With the advancement in display technology, circuit design, and signal processing, it has become feasible to capture and render three dimensional (3D) videos on consumer platforms. A video is a sequence of scenes and a scene is a sequence of images called frames. Three dimensional videos have been recognized as one of the essential parts of next-generation visual media. Three dimensional videos may be represented using either stereo image recording (hereinafter may be referred to as ‘SIR’) or depth-image-based rendering (hereinafter may be referred to as ‘DIBR’). In SIR, left and right views for the same scene are captured simultaneously using different camera positions. Although the video is of a high quality, there are several drawbacks which limit its applicability in real-time applications. Firstly in SIR, both the cameras should have same parameters such as contrast, height, and brightness. It is very difficult and costly to set both the cameras with same parameters. DIBR, on the other hand, requires one center view and corresponding depth map. Virtual left and right views are generated by mapping the center view with its corresponding depth map to provide three dimensional experiences. In contrast to SIR, it offers several advantages. Firstly, depth degree is adjustable in the DIBR systems which help the viewers to adjust the depth condition they prefer. As the depth map is an 8-bit gray scale image, it requires less storage space and low transmission bandwidth. Further, center view video consists of color frames and can be used independently as two dimensional video i.e. DIBR systems have backward compatibility with the widely used two dimensional systems.
The convergence of networks, devices, and services combined with the technological advancements in digital storage, multimedia compression, and miniaturization of digital cameras has led to an explosive growth of online video content. In addition to the professionally produced video content, user-generated content and content produced by hardcore amateurs are also on the rise. Videos can easily be shared over the Internet using popular video sharing sites such as You Tube® and Yahoo!® Video. Three dimensional videos can be illegally distributed in multiple ways, including, but not limited to, unauthorized distribution of both the center video as well as depth video, unauthorized distribution of center video and unauthorized distribution of either left or right synthesized view. Although the user experience is enhanced with the new means of content production, distribution, and monetization, it has made illegal reproduction and distribution of digital content easier. Piracy of digital media content is increasing day by day and is a major cause of worry for the digital content owners. To protect the authenticity of three dimensional videos, a number of watermarking algorithms have been proposed. Watermarking is the process of embedding a watermark into an object such as a video which can be extracted later on from the suspected files for proving the digital rights.

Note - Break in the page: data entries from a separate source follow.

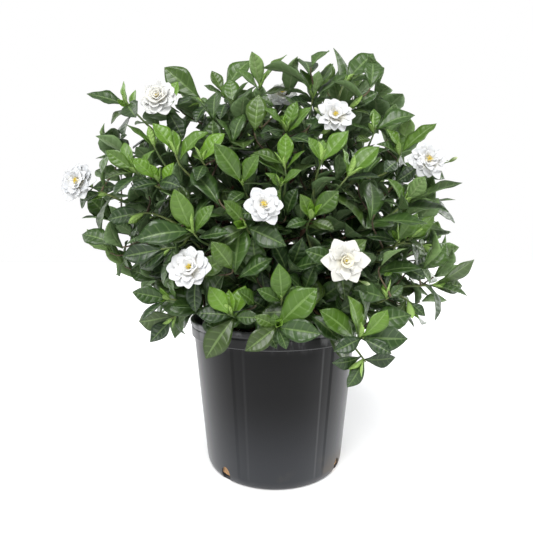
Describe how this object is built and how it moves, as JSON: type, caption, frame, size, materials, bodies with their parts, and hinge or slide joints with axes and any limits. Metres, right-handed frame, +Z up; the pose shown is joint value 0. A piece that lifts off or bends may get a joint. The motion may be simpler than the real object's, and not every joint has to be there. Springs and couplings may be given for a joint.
{
  "type": "potted gardenia",
  "caption": "Bushy flowering shrub with glossy green leaves and double white blooms, growing in a round tapered nursery pot.",
  "frame": {"origin": "centre of the flat underside of the pot", "axes": "+Z up along the pot's axis, -Y towards the side with the blooms, +X to its right when seen from there"},
  "size_m": [0.5987, 0.4767, 0.6654],
  "materials": {
    "pot": "satin charcoal, softly reflective",
    "soil": "crumbly bark and peat",
    "bark": "rough woody stems",
    "leaf": "glossy leaves, bright yellow-green where new",
    "petal": "soft white petals",
    "stamen": "powdery yellow"
  },
  "bodies": {
    "root": {"pot": "pot", "soil": "soil", "woody_stems": "bark", "petals_upper_left": "petal", "stamens_upper_left": "stamen", "petals_upper_right": "petal", "stamens_upper_right": "stamen", "petals_far_left": "petal", "stamens_far_left": "stamen", "petals_centre": "petal", "stamens_centre": "stamen", "petals_low_left": "petal", "stamens_low_left": "stamen", "petals_low_right": "petal", "stamens_low_right": "stamen", "petals_far_right": "petal", "stamens_far_right": "stamen", "petals_crown": "petal", "stamens_crown": "stamen", "leaves_top_left": "leaf", "leaves_crown_left": "leaf", "leaves_crown_right": "leaf", "leaves_top_right": "leaf", "leaves_right_shoulder": "leaf", "leaves_right_middle": "leaf", "leaves_upper_middle": "leaf", "leaves_middle": "leaf", "leaves_middle_right": "leaf", "leaves_middle_left": "leaf", "leaves_left_shoulder": "leaf", "leaves_left_middle": "leaf", "leaves_centre_left": "leaf", "leaves_left_face": "leaf", "leaves_left_side": "leaf", "leaves_left_low": "leaf", "leaves_over_rim_left": "leaf", "leaves_over_rim_middle": "leaf", "leaves_over_rim_right": "leaf", "leaves_right_edge": "leaf", "leaves_right_face": "leaf", "leaves_right_inner": "leaf", "leaves_bloom_upper_left": "leaf", "leaves_bloom_upper_right": "leaf", "leaves_bloom_far_left": "leaf", "leaves_bloom_centre": "leaf", "leaves_bloom_low_left": "leaf", "leaves_bloom_low_right": "leaf", "leaves_bloom_far_right": "leaf", "leaves_bloom_crown": "leaf", "leaves_back_1_1": "leaf", "leaves_back_1_2": "leaf", "leaves_back_1_3": "leaf", "leaves_back_2_1": "leaf", "leaves_back_2_2": "leaf", "leaves_back_2_3": "leaf", "leaves_back_2_4": "leaf", "leaves_back_3_1": "leaf", "leaves_back_3_2": "leaf", "leaves_back_3_3": "leaf"}
  },
  "joints": []
}
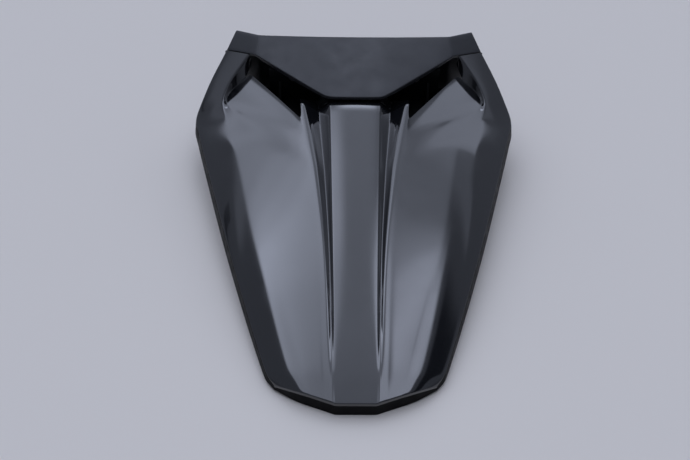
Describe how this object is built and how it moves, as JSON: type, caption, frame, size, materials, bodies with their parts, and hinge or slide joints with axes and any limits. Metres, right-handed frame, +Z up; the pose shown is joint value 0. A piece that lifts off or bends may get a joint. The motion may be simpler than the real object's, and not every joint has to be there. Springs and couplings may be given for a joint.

To protect the copyright of three dimensional videos, few watermarking techniques have been proposed. Although a number of techniques exist for two dimensional watermarking, the mechanism to create and render two dimensional videos cannot be extrapolated to three dimensional videos since the nature of three dimensional videos differ from that of two dimensional videos. Three dimensional videos have depth-image-based rendering. DIBR videos have center view and depth map which are synthesized to generate left and right views to provide 3D experience. Koz et al. has proposed a watermarking scheme for the copyright protection of SIR three dimensional videos. The method is able to extract the watermark from known and unknown camera positions. Halici and Alatan have proposed a watermarking method for DIBR images. A watermark is embedded in spatial domain with a weighting factor. The method may not be robust against non-linear transformations such as rotation. Algorithms such as Singular Value Decomposition (hereinafter may be referred to as ‘SVD’) have gained importance due to its robustness to withstand attacks relative to algorithms such as Discrete Cosine Transform (hereinafter may be referred to as ‘DCT’) and Discrete Wavelet Transform (hereinafter may be referred to as ‘DWT’). Various methods have been proposed to watermark digital images using SVD. However, the application of SVD in watermarking of videos is difficult. This limitation exists primarily due to temporal nature of videos, presence of special effects in videos, and non-blind nature of SVD based methods.